Results and discussion

Effects of 2-EMD blend level on combustion characteristics

Fig. 3 shows the in-cylinder pressures and heat release rates during combustion of the 2-EMD blends with HVO, neat HVO and reference diesel. Reference diesel 1 and 2 correspond to the start-of-day and end-of-day reference diesel tests, respectively. Readily apparent from Fig. 3 is that both 2-EMD blends displayed stable combustion, though that containing 70% (v/v) dioxolane exhibited a significantly higher maximum in-cylinder pressure relative to the other fuels tested and as will be seen below, this was associated with longer ignition delay and highest peak heat release rate.

Fig. 3 (a) In-cylinder pressures and (b) apparent net heat release rates for 30% and 70% (v/v) blends of 2-EMD with HVO, neat HVO and reference diesel at constant IMEP and SOC.

At the 30%(v/v) 2-EMD blend level, the in-cylinder pressure was observed to be similar to that of neat HVO up until 366 CAD, after which the dioxolane blend exhibited a relatively higher maximum cylinder pressure comparable to reference diesel (Fig. 3a). Additionally, the apparent net heat release rate of 30% 2-EMD was largely comparable to that of neat HVO with the exception of exhibiting a larger premixed burn fraction (Fig. 3b).
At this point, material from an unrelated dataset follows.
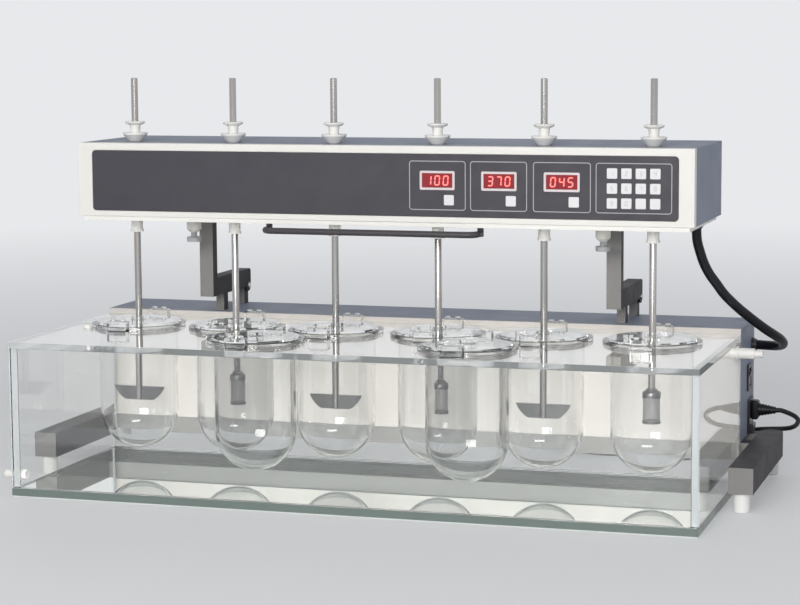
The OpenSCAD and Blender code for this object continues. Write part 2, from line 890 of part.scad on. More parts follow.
// Hollow spindle with its pulley, the collar under the head and the hub above it
module spindle(i) {
    bore = rod_d / 2 + run;
    tube_r = spindle_d / 2;
    color(white)
    translate([station_x[i - 1], shaft_y, 0])
    difference() {
        rotate_extrude() {
            translate([bore, collar_low]) square([tube_r - bore, cone_low + 1 - collar_low]);
            translate([bore, collar_low]) square([tube_r + 1 - bore, 3]);
            translate([0, pulley_z]) pulley_profile(bore);
            translate([bore, frame_z + 2 + bearing_h + seat])
                square([tube_r + 3 - bore, pulley_z - frame_z - 2 - bearing_h - seat + cut]);
            polygon([[bore, cone_low], [tube_r, cone_low], [cone_d / 2, cone_top - 2.5],
                     [cone_d / 2, cone_top], [neck_r, cone_top], [neck_r + 1, collar_z],
                     [collar_d / 2 - 1, collar_z + 2.5], [collar_d / 2, collar_z + 4],
                     [collar_d / 2 - 1, collar_z + 5.5], [bore, collar_z + 5.5]]);
        }
        // Three slits that let the collar grip the shaft
        for (a = [0, 120, 240])
            rotate([0, 0, a]) translate([bore - 1, -0.6, collar_z - 5]) cube([collar_d, 1.2, 12]);
    }
}

// Blade outline with curved ends, its lower edge on y = 0
function end_arc(n) = let (
        w1 = blade_top / 2, w0 = blade_bottom / 2,
        mx = (w1 + w0) / 2, my = blade_h / 2,
        chord = norm([w1 - w0, blade_h]),
        sag = sqrt(blade_r * blade_r - chord * chord / 4),
        cx = mx - sag * blade_h / chord, cy = my + sag * (w1 - w0) / chord,
        a0 = atan2(0 - cy, w0 - cx), a1 = atan2(blade_h - cy, w1 - cx))
    [for (i = [0 : n]) let (a = a0 + (a1 - a0) * i / n)
        [cx + blade_r * cos(a), cy + blade_r * sin(a)]];

module blade() {
    right = end_arc(8);
    left = [for (i = [8 : -1 : 0]) [-right[i][0], right[i][1]]];
    translate([0, blade_t / 2, 0]) rotate([90, 0, 0]) linear_extrude(blade_t)
        polygon(concat(right, left));
}

basket_rim_d = basket_d + 1.8;
screen_t = 0.8;

// Basket with its screen, two rims and the cap that the shaft carries
module basket() {
    rotate_extrude() {
        square([basket_rim_d / 2, 1]);
        difference() {
            square([basket_rim_d / 2, 3]);
            square([basket_d / 2 - screen_t, 3 + cut]);
        }
        translate([basket_d / 2 - screen_t, 2]) square([screen_t, basket_h - 2]);
        translate([0, basket_h]) polygon([[0, 0], [basket_rim_d / 2, 0], [basket_rim_d / 2, cap_h - 2],
            [rod_d / 2 + 3, cap_h], [0, cap_h]]);
    }
}

module shaft(i) {
    paddle = i % 2 == 1;
    low = paddle ? 0 : basket_h + cap_h - 1;
    color(steel)
    translate([station_x[i - 1], shaft_y, rod_low]) {
        translate([0, 0, low]) cylinder(d = rod_d, h = rod_len - low - 1);
        translate([0, 0, rod_len - 1]) cylinder(d1 = rod_d, d2 = rod_d - 2, h = 1);
        if (paddle) blade();
        else basket();
    }
}

stopper_d = 13;
stopper_h = 5;
port_angle = 205;

// Lid: a disc on the flange, a step inside the rim, and a hub; the port has a stopper
module lid(i) {
    p = vessel_at[i - 1];
    worked = i <= 6;
    port = port_r * [cos(port_angle), sin(port_angle)];
    color(clear)
    translate([p[0], p[1], lid_z]) {
        difference() {
            union() {
                cylinder(d = lid_d, h = lid_t);
                translate([0, 0, -plug_t]) cylinder(d = plug_d, h = plug_t);
                cylinder(d = lid_hub_d, h = lid_t + lid_hub_h);
            }
            if (worked)
                translate([0, 0, -plug_t - cut])
                    cylinder(d = rod_d + 2 * fit_r, h = plug_t + lid_t + lid_hub_h + 2 * cut);
            translate([port[0], port[1], -plug_t - cut])
                cylinder(d = port_d, h = plug_t + lid_t + 2 * cut, $fn = small);
        }
        translate([port[0], port[1], -plug_t])
            cylinder(d = port_d - 0.2, h = plug_t + lid_t, $fn = small);
        translate([port[0], port[1], lid_t]) cylinder(d = stopper_d, h = stopper_h);
    }
}

// Cords

function unit(v) = v / norm(v);

// A ring of points round p, square to the direction d
function ring_at(p, d, r, sides, up) =
    let (a = unit(cross(d, up)), b = cross(a, d))
    [for (k = [0 : sides - 1]) p + r * (a * cos(360 * k / sides) + b * sin(360 * k / sides))];

// A tube of one polyhedron along the points
module sweep(pts, r, sides, up) {
    n = len(pts);
    dirs = [for (i = [0 : n - 1])
        unit(i == 0 ? pts[1] - pts[0] : i == n - 1 ? pts[i] - pts[i - 1] : pts[i + 1] - pts[i - 1])];
    points = [for (i = [0 : n - 1]) each ring_at(pts[i], dirs[i], r, sides, up)];
    sidefaces = [for (i = [0 : n - 2], k = [0 : sides - 1])
        let (a = i * sides + k, b = i * sides + (k + 1) % sides)
        each [[a, b, b + sides], [a, b + sides, a + sides]]];
    caps = [[for (k = [sides - 1 : -1 : 0]) k], [for (k = [0 : sides - 1]) (n - 1) * sides + k]];
    polyhedron(points, concat(sidefaces, caps), convexity = 6);
}

conduit_route = [
    [conduit_x, conduit_y, head_z + 4],
    [conduit_x, conduit_y, head_z - 8],
    [404, 138, 334], [408, 140, 318], [413, 142, 303], [420, 145, 289], [429, 148, 276],
    [438, 151, 263], [448, 155, 252], [459, 160, 241], [470, 166, 231], [481, 174, 221],
    [491, 183, 212], [500, 194, 204], [506, 207, 197], [508, 221, 190], [504, 235, 185],
    [495, 247, 182], [482, 255, 181],
    [side_x + 8, conduit_end_y, conduit_end_z],
    [side_x - case_t, conduit_end_y, conduit_end_z]
];

module conduit() {
    color(black) sweep(conduit_route, conduit_d / 2, 12, [-0.5, 0.2, 0.8]);
}

connector_l = 10;
relief_l = 24;
socket_z = inlet_z - socket_drop;
cord_exit = [side_x + 3 + connector_l + relief_l, inlet_y, socket_z];

// Connector in the inlet, with its tapered strain relief
module mains_connector() {
    color(black)
    translate([side_x, inlet_y, socket_z]) rotate([0, 90, 0]) {
        translate([-connector_h / 2, -connector_w / 2, -connector_in])
            cube([connector_h, connector_w, connector_in + 3 + connector_l]);
        translate([-connector_h / 2 - 2, -connector_w / 2 - 2, 3 + seat])
            cube([connector_h + 4, connector_w + 4, connector_l - seat]);
        translate([0, 0, 3 + connector_l]) cylinder(d1 = 18, d2 = cord_d + 1.5, h = relief_l - 1);
        translate([0, 0, 2 + connector_l + relief_l]) cylinder(d = cord_d + 1.5, h = 1);
    }
}

// The coil lies on the bench behind the rear case
coil_at = [230, 388];
coil_r = 26.5;
coil_step = cord_d + 0.6;
coil_turns = 3;
coil_layers = 2;
coil_rings = 24;
coil_z = cord_d / 2;
coil_start_y = coil_at[1] - coil_r - coil_step * coil_turns;

cord_route = [
    cord_exit,
    [503, 245, 93], [511, 248, 90], [518, 253, 86], [522, 259, 82], [524, 266, 77],
    [522, 274, 71], [518, 281, 66], [511, 287, 62], [503, 290, 60], [494, 291, 59],
    [479, 292, 58], [461, 293, 56], [444, 295, 51], [429, 298, 43], [415, 303, 33],
    [401, 309, 23], [386, 316, 14], [370, 323, 7], [352, 330, coil_z + 0.5],
    [333, 335, coil_z], [313, 338, coil_z], [293, 340, coil_z],
    [coil_at[0] + 44, coil_start_y, coil_z],
    [coil_at[0] + 30, coil_start_y, coil_z]
];

// Radius and height along the coil: layer 1 winds in, layer 2 climbs and winds out
function coil_radius(t) = coil_r + coil_step * abs(coil_turns - t);
function coil_height(t) = coil_z + coil_step * min(1, max(0, 2 * (t - coil_turns) + 0.5));
function coil_point(t) = let (a = -90 - 360 * t, r = coil_radius(t))
    [coil_at[0] + r * cos(a), coil_at[1] + r * sin(a), coil_height(t)];

function coil_tail(d) = coil_point(coil_layers * coil_turns) + [-d, 0, 0];

coil_route = concat(
    [[coil_at[0] + 30, coil_start_y, coil_z], [coil_at[0] + 15, coil_start_y, coil_z]],
    [for (i = [0 : coil_turns * coil_layers * coil_rings]) coil_point(i / coil_rings)],
    [coil_tail(8), coil_tail(16)]
);

// Least distance between stretches of the coil that lie more than half a turn apart
coil_least = min([
    for (i = [0 : len(coil_route) - 1]) min([
        for (j = [0 : len(coil_route) - 1])
            abs(i - j) > coil_rings / 2 ? norm(coil_route[i] - coil_route[j]) : 1000
    ])
]);
echo(coil_gap_mm = coil_least - cord_d);

function path_length(p) = [for (i = [1 : len(p) - 1]) norm(p[i] - p[i - 1])] * [for (i = [1 : len(p) - 1]) 1];
echo(cord_length_mm = path_length(cord_route) + path_length(coil_route));

module mains_cord() {
    color(black) sweep(cord_route, cord_d / 2, 8, [0, 0.1, 1]);
}

module cord_coil() {
    color(black) sweep(coil_route, cord_d / 2, 6, [0, 0, 1]);
}

plug_body = [38, 24, 20];

// Plug at the coil's free end, with its strain relief and two round pins
module mains_plug() {
    tail = coil_route[len(coil_route) - 1];
    color(black)
    translate(tail) rotate([0, -90, 0]) {
        cylinder(d1 = cord_d + 2, d2 = 13, h = 24);
        translate([-plug_body[2] / 2, -plug_body[1] / 2, 24])
            cube([plug_body[2], plug_body[1], plug_body[0]]);
        for (s = [-1, 1])
            translate([0, s * 6, 24 + plug_body[0]]) cylinder(d = 4, h = 19, $fn = small);
    }
}

base_frame();
feet();
case_cover();
case_front_panel();
heater_unit();
circulation_pump();
power_board();
power_inlet();
switch_housing();
rocker_switch();
tank_floor();
tank_walls();
vessel_plate();
seat_rings();
glass_vessels();
vessel_clamps();
tank_fittings();
hinge_posts();
hinge_pins();
head_cover();
head_front_frame();
head_base();
control_panel();
display_windows();
membrane_keys();
tilt_arms();
lift_handle();
drive_motor();
motor_pulley();
drive_belt();
shaft_bearings();
bearing_deck();
control_board();
thumb_knob(-1);  // left_thumb_knob
thumb_knob(1);  // right_thumb_knob
for (i = [1 : 6]) {
    spindle(i);
    shaft(i);
}
for (i = [1 : 8])
    lid(i);
conduit();
mains_connector();
mains_cord();
cord_coil();
mains_plug();
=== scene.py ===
"""Looks of the dissolution tester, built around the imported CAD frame. Lengths are in metres."""

import json
import math

import bmesh
import bpy
from mathutils import Matrix, Vector


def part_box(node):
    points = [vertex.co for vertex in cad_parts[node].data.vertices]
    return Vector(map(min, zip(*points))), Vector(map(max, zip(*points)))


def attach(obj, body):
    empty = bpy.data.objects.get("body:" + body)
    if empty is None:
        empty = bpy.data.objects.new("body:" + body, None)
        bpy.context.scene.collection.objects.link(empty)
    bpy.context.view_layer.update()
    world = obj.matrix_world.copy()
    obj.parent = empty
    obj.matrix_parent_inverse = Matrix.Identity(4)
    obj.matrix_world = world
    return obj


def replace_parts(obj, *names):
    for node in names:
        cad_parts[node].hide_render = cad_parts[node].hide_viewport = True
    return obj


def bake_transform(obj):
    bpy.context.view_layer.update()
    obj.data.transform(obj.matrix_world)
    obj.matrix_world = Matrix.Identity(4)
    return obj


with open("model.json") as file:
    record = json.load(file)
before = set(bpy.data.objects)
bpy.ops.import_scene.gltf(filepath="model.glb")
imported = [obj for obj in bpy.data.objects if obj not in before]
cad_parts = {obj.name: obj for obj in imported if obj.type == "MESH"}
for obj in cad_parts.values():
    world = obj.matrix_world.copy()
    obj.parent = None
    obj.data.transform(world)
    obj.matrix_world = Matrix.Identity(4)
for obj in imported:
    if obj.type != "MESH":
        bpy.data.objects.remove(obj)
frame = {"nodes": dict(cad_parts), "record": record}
NODES = frame["nodes"]
BODY_OF = {n: b for b, ns in frame["record"]["behaviour"]["bodies"].items() for n in ns}
SLOT_OF = {s["node"]: s["material_slot"] for s in frame["record"]["subparts"]}
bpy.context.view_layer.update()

MM = 0.001

# Places taken from the frame
PANEL_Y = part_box("control_panel")[0].y
PLATE_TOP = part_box("vessel_plate")[1].z
CASE_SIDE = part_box("case_cover")[1].x
SPINDLES = [(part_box(f"spindle_{i}")[0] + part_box(f"spindle_{i}")[1]) / 2 for i in range(1, 7)]
ROW_Y = SPINDLES[0].y

# The two spare vessels stand ahead of the row of six
SPARE_X = (-145 * MM, 145 * MM)
SPARE_AHEAD = 115 * MM

# The bath's walls, the stirring rods and the hose
WALL_THICK = 10 * MM
ROD_RADIUS = 4.7 * MM
CONDUIT_RADIUS = 6.5 * MM

# A face whose normal has this much along an axis counts as square to it
FLAT = 0.99

# The pale grey that the camera, glass and metal see behind the object
BACKDROP = (0.8, 0.815, 0.835)


# Camera


def make_camera():
    """The camera that the photograph was taken with, solved from the object's straight edges."""
    place = Vector((0.92269, -2.84454, 0.62171))
    yaw, pitch, roll = 0.303009, -0.121809, -0.006429
    flat = math.cos(pitch)
    forward = Vector((-math.sin(yaw) * flat, math.cos(yaw) * flat, math.sin(pitch)))
    level = Vector((math.cos(yaw), math.sin(yaw), 0))
    above = level.cross(forward)
    right = level * math.cos(roll) + above * math.sin(roll)
    up = above * math.cos(roll) - level * math.sin(roll)
    data = bpy.data.cameras.new("photo_camera")
    data.sensor_width = 36
    data.lens = 102.244
    camera = bpy.data.objects.new("photo_camera", data)
    bpy.context.scene.collection.objects.link(camera)
    turn = Matrix((right, up, -forward)).transposed()
    camera.matrix_world = Matrix.Translation(place) @ turn.to_4x4()
    bpy.context.scene.camera = camera


make_camera()


# Materials


# Sockets of a colour Mix node
MIX_FACTOR, MIX_A, MIX_B, MIX_RESULT = 0, 6, 7, 2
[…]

Similarly, Song et al. observed comparable heat release rates between 1,3-dioxolane–diesel blends (10% and 20% vol/vol) and alkane blends in a light-duty Volkswagen 1.9 L TDI engine.¹²

Notably, blending 30% 2-EMD in HVO did not change the duration of ignition delay (ID) (Fig. 4) and resulted in an ID of 4.45 (CAD), identical to that observed for neat HVO and significantly shorter than that of the reference diesel. In the case of 30%(v/v) 2-EMD in HVO, it is likely that autoignition was predominantly determined by HVO which had a high derived CN of 79.2 (Table 2). Vojtisek-Lom et al. observed a similar dominating influence of HVO on ignition delay in 30% butanol/HVO blends.³⁷ Therefore, at 30%, the presence of 2-EMD did not appear to negatively influence the low-temperature reactions of HVO that lead to autoignition; the effects of 2-EMD on ignition delay are discussed further in the Discussion section. 2-EMD may also have vaporised more quickly than HVO into the gas phase due to its higher volatility (Table 2), potentially influencing the rate of air-fuel mixing and combustion dynamics. Additionally, it is suggested that the autoignition of 2-EMD in the case of the 30% blend was less dependent on the rates of low-temperature reactions, as temperatures were elevated by the ignition of HVO, which comprised the majority of fuel present. However, at a 70% 2-EMD blend level, the ignition delay (ID) was significantly longer compared to neat HVO, the 30% 2-EMD blend, and reference diesel (Fig. 4). Song et al. reported that the addition of 1,3-dioxolane to diesel resulted in a longer ignition delay at 10% and 20% blend levels. In contrast, the addition of 30% 2-EMD to HVO in the present study showed no change in ignition delay, suggesting that substituting ethyl and methyl groups at the 2-position of the dioxolane ring may positively influence ignition behaviour and counteract the delay associated with 1,3-dioxolane.¹² The impact of the 2-EMD blend on ignition delay and kinetics will be examined in greater detail in the discussion section.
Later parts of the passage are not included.